8. The system of claim 7, characterized by one or more of the following features:

(a) said second switch is temperature responsive and located in, or in temperature responsive juxtaposition to, said heat distribution network;

(b) said second switch is pressure responsive and located in said heat distribution network or fluid return system, and

(c) said second switch is fluid flow responsive and located in said heat distribution network or fluid return system.

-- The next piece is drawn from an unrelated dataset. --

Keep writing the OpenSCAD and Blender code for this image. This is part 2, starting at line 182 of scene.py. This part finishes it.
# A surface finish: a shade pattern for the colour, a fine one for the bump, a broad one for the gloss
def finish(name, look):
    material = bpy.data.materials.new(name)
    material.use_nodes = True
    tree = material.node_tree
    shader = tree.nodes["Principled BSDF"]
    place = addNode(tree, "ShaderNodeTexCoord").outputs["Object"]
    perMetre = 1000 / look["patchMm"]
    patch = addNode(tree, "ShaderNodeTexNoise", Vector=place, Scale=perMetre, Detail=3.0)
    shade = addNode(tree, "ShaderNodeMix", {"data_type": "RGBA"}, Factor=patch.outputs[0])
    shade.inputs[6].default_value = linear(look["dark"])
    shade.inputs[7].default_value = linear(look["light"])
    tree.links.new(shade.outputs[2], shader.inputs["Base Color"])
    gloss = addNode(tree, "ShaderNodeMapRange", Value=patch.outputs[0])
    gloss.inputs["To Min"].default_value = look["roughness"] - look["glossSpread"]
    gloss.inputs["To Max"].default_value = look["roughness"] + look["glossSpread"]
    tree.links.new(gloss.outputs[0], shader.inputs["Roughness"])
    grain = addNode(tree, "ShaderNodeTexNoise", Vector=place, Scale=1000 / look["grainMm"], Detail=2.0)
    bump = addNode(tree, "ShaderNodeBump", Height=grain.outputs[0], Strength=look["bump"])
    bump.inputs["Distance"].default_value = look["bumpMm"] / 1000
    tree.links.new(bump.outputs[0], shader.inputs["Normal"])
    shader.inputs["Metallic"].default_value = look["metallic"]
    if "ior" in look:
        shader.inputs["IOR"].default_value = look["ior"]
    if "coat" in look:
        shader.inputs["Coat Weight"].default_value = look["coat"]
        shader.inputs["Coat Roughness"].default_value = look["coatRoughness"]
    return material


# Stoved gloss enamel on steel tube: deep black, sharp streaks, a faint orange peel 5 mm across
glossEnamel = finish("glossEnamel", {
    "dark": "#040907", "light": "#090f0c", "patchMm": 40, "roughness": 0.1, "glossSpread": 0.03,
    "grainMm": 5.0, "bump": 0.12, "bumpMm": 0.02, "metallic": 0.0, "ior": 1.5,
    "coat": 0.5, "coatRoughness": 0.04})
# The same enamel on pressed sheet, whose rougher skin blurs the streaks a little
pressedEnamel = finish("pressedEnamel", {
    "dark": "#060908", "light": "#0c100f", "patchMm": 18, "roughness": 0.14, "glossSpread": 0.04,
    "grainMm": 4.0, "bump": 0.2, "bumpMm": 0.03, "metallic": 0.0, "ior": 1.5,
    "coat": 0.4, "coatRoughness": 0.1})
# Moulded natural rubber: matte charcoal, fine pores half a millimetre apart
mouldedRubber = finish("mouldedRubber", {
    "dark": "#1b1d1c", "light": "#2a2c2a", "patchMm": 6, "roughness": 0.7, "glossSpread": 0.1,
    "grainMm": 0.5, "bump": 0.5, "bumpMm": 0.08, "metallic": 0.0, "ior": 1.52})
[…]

9. A method of operating a control system for a heat exchange unit, said heat exchange unit including; control means for initiating and terminating a heat demand cycle; means for burning fuel; fuel governing means for governing the flow of fuel to said burner means, said fuel governing means being responsive to a signal from said control means to initiate and terminate fuel flow; a heat exchanger, said heat exchanger being located to have its temperature increased by the burning of fuel at said fuel burning means; a heat distribution network associated with said heat exchange unit for distributing heat from said heat exchanger; and means for disrupting the activity of said fuel governing means, said disrupting means being switchable between a normally inoperative condition and an operative condition in response to changes in the environment of said heat exchange unit and/or heat distribution network, said disrupting means being associated with said fuel governing means and located in, or adjacent, said heat exchange unit and/or heat distribution network; said method comprising-the steps of:

causing said control means to initiate a signal to said fuel governing means;

activating said fuel governing means to cause fuel to flow to said burner means;

igniting said fuel at said burner means;

increasing the temperature of said heat exchange unit;

modifying the environment of said heat exchange unit and heat distribution network; and

at a predetermined change in environment, switching said disrupting means from an inoperative condition to an operative condition to disrupt said fuel governing means so that the flow of the fuel to said burner means is terminated and burning at said burner means is terminated.